Vincent Pérès : Qu’on peut combiner communication accessible et esthétique. Tous les équipes ont proposé une affiche beaucoup plus accessible et universelle que tout ce qu’on a fait jusque-là, avec une esthétique affirmée et créative.

Jade Bechtel : J’ai retenu l’idée qu’il ne faut pas négliger les informations de base. Par exemple, représenter sur l’affiche le bâtiment où aura lieu l’événement est nécessaire. Attention aussi aux typos peu lisibles. Je n’avais pas conscience que l’affiche doit pouvoir être « augmentée ». Je ne parle pas de QR code. Mais elle doit par exemple pouvoir être utilisée par des applications de description d’image par synthèse vocale, très utilisées par les publics. Cela nous a donné l’idée d’essayer de présenter nos programmes en courts messages vocaux.

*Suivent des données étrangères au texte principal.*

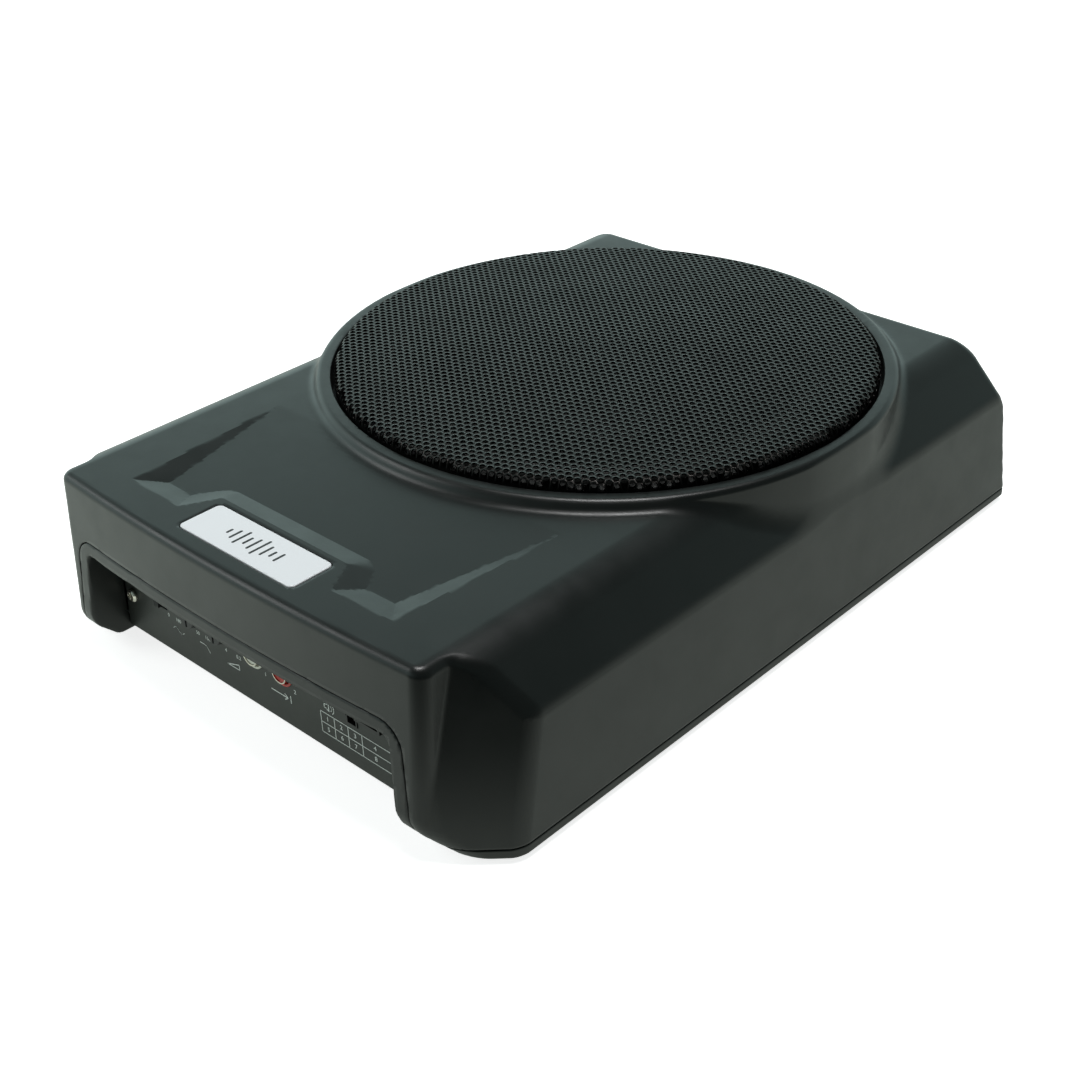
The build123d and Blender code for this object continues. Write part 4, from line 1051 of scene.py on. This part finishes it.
def surround():
    """Half-roll rubber edge with two moulded beads."""
    half = (ROLL_OUTER - ROLL_INNER) / 2
    centre = (ROLL_OUTER + ROLL_INNER) / 2
    height = SURROUND_TOP_Z - SURROUND_LOW_Z - 1.0
    turns = [math.pi * k / 28 for k in range(29)]
    upper = [(centre + half * math.cos(a), SURROUND_LOW_Z + 1.0 + height * math.sin(a)) for a in turns]
    lower = [(centre + (half - 1) * math.cos(a), SURROUND_LOW_Z + height * math.sin(a))
             for a in reversed(turns)]
    inner_foot = CONE_RIM_RADIUS - 3.5
    profile = [(SURROUND_RADIUS, SURROUND_LOW_Z), (SURROUND_RADIUS, SURROUND_LOW_Z + 0.8),
               (SURROUND_RADIUS - 0.3, SURROUND_LOW_Z + 1.0)] + upper
    profile += [(inner_foot + 0.3, SURROUND_LOW_Z + 1.0), (inner_foot, SURROUND_LOW_Z + 0.7),
                (inner_foot, SURROUND_LOW_Z)] + lower
    piece = smooth(lathe("surround_roll", profile, 192), 60.0)
    finish_piece(piece, None, "surround_rubber", "surround")
    flex_with_cone(piece, ROLL_INNER, ROLL_OUTER)


def cone():
    """Pulp cone with three shallow stiffening ribs."""
    rim_start = CONE_RIM_RADIUS - 4.0
    neck = FORMER_RADIUS + 0.05
    upper = []
    for k in range(73):
        radius = neck + (rim_start - neck) * k / 72
        z = CONE_NECK_Z + (CONE_RIM_Z - CONE_NECK_Z) * (radius - neck) / (rim_start - neck)
        for rib in (50.0, 60.0, 70.0):
            z -= 0.5 * math.exp(-((radius - rib) / 1.1) ** 2)
        upper.append((radius, z))
    rim = [(CONE_RIM_RADIUS - 0.2, CONE_RIM_Z), (CONE_RIM_RADIUS, CONE_RIM_Z - 0.2),
           (CONE_RIM_RADIUS, CONE_RIM_Z - 1.0), (rim_start + 0.8, CONE_RIM_Z - 1.0)]
    lower = [(radius, z - 1.3) for radius, z in reversed(upper[:-2])]
    piece = smooth(lathe("cone_pressed", upper + rim + lower, 192), 40.0)
    finish_piece(piece, "cone_assembly", "cone_pulp", "cone")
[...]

Marie Chardonnet : Que l’accessibilité consiste aussi à penser l’espace dans lequel s’inscrit l’affiche. Des équipes ont imaginé placer des éléments graphiques au sol pour amener la personne jusqu’à l’affiche.

Comment l’affiche finale a-t-elle été choisie ?

Jade Bechtel : Les équipes ont présenté leurs travaux devant un jury de professionnels qui a sélectionné 3 projets répondant aux attentes de la commande. Ces propositions ont ensuite été soumises au vote de jeunes qui prennent part à l’organisation de Nos futurs. Notre service com et l’équipe lauréate en sont à la phase de production de l’affiche. On a très envie de raconter toute cette aventure pendant le festival Nos futurs, en mars prochain, et peut-être partager nos 10 commandements de la communication accessible avec un large public.

Propos recueillis par Audrey Guiller

* Évènement au cours duquel des spécialistes et volontaires se réunissent durant plusieurs jours autour d’un projet collaboratif.